**AIM OF THE EXERCISE**
Line by line, reproduce exactly the beginning of the listing below, ending with the line that contains "return hood - slot" and adding nothing.

**DATA SEGMENT**

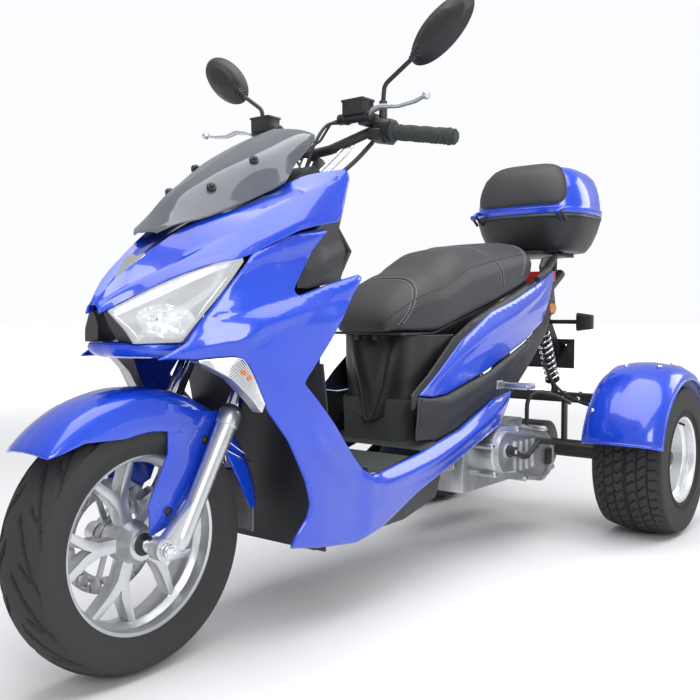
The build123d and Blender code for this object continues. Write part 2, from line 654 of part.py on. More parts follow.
def windscreen_outline():
    """The screen seen from the side, with the cut-out in its rear corner."""
    return [(fore(20), 780), (fore(20), 1120), (fore(396), 1120), (fore(400), 1070), (fore(424), 1046),
            (fore(428), 1032), (fore(420), 1022), (fore(397), 1016), (fore(360), 1001), (fore(335), 986),
            (fore(314), 967), (fore(303), 942), (fore(298), 926), (fore(298), 780)]


def windscreen():
    """The short smoked screen."""
    left = lofted_shell(windscreen_stations()) & side_prism(windscreen_outline(), -5, 160)
    for distance, y in SCREEN_SCREWS:
        left -= Pos(fore(distance), y, 800) * Cylinder(3.2, 400)
    return left + mirrored(left)


def dash_cover():
    """The black cover behind the screen: a hollow hood over the steering stem and instruments."""
    half = DASH_HALF_WIDTH
    outside = [(fore(314), 902), (fore(326), 934), (fore(396), 978), (fore(420), 974), (fore(434), 938),
               (fore(512), 930), (fore(470), 800), (fore(446), 800), (fore(400), 888)]
    inside = [(fore(317), 890), (fore(328), 929), (fore(397), 973), (fore(417), 969), (fore(431), 933),
              (fore(505), 926), (fore(466), 790), (fore(440), 790), (fore(396), 880)]
    hood = side_prism(outside, -half, half) - side_prism(inside, -half + 4, half - 4)
    slot = raked_cylinder(stem_x(780), 0, 780, STEM_RADIUS + 16, 260)
    return hood - slot


def headlamp_stations():
    """Section lines of the left headlamp's lens, each from its top edge down, from the nose outwards."""
    return [
        (fore(-68), [(22, 672), (34, 652), (46, 630), (52, 600)]),
        (fore(-38), [(36, 688), (52, 664), (68, 640), (77, 600)]),
        (fore(16), [(66, 718), (88, 690), (106, 650), (112, 600)]),
        (fore(56), [(96, 740), (113, 712), (125, 680), (127, 620)]),
        (fore(103), [(132, 762), (141, 735), (147, 710), (145, 650)]),
        (fore(153), [(155, 800), (159, 770), (161, 755), (158, 720)]),
    ]


LENS_WALL = 2.5


def headlamp_outline():
    """A headlamp seen from the side, inside its gaps to the hood and the fairing."""
    top = [(fore(distance), z - PANEL_GAP) for distance, z in NOSE_SEAM[:4]]
    return top + [(fore(148), 771.0), (fore(149.5), 762.9), (fore(33), 613.8), (fore(-40), 612.2)]


def headlamp_lenses():
    """The two clear lenses."""
    lens = lofted_shell(headlamp_stations(), LENS_WALL) & side_prism(headlamp_outline(), 20, 200)
    return both_sides(lens)


def headlamps():
    """The two lamp bodies behind the lenses, each with a round reflector bowl."""
    core = lofted_core(headlamp_stations(), LENS_WALL + PANEL_GAP, centre=14)
    body = core & side_prism(headlamp_outline(), 14, 200)
    bowl_plane = Plane(origin=(fore(-70), 84, 655), z_dir=(-1, 0, 0))
    body -= extrude(bowl_plane * Circle(34), 86, taper=6)
    return both_sides(body)


def chin_panel():
    """The lip under the headlamps, between the two fairing spikes."""
    lip = side_prism([(fore(-56), 606), (fore(-52), 594), (fore(30), 584), (fore(110), 588),
                      (fore(110), 600), (fore(34), 611.6), (fore(-40), 611.6)], -118, 118)
    return lip & inner_space()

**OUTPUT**
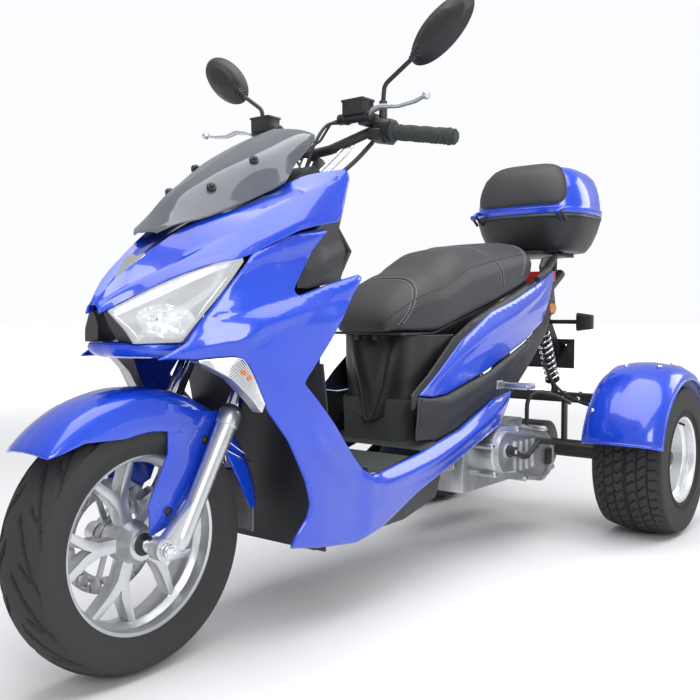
The build123d and Blender code for this object continues. Write part 2, from line 654 of part.py on. More parts follow.
def windscreen_outline():
    """The screen seen from the side, with the cut-out in its rear corner."""
    return [(fore(20), 780), (fore(20), 1120), (fore(396), 1120), (fore(400), 1070), (fore(424), 1046),
            (fore(428), 1032), (fore(420), 1022), (fore(397), 1016), (fore(360), 1001), (fore(335), 986),
            (fore(314), 967), (fore(303), 942), (fore(298), 926), (fore(298), 780)]


def windscreen():
    """The short smoked screen."""
    left = lofted_shell(windscreen_stations()) & side_prism(windscreen_outline(), -5, 160)
    for distance, y in SCREEN_SCREWS:
        left -= Pos(fore(distance), y, 800) * Cylinder(3.2, 400)
    return left + mirrored(left)


def dash_cover():
    """The black cover behind the screen: a hollow hood over the steering stem and instruments."""
    half = DASH_HALF_WIDTH
    outside = [(fore(314), 902), (fore(326), 934), (fore(396), 978), (fore(420), 974), (fore(434), 938),
               (fore(512), 930), (fore(470), 800), (fore(446), 800), (fore(400), 888)]
    inside = [(fore(317), 890), (fore(328), 929), (fore(397), 973), (fore(417), 969), (fore(431), 933),
              (fore(505), 926), (fore(466), 790), (fore(440), 790), (fore(396), 880)]
    hood = side_prism(outside, -half, half) - side_prism(inside, -half + 4, half - 4)
    slot = raked_cylinder(stem_x(780), 0, 780, STEM_RADIUS + 16, 260)
    return hood - slot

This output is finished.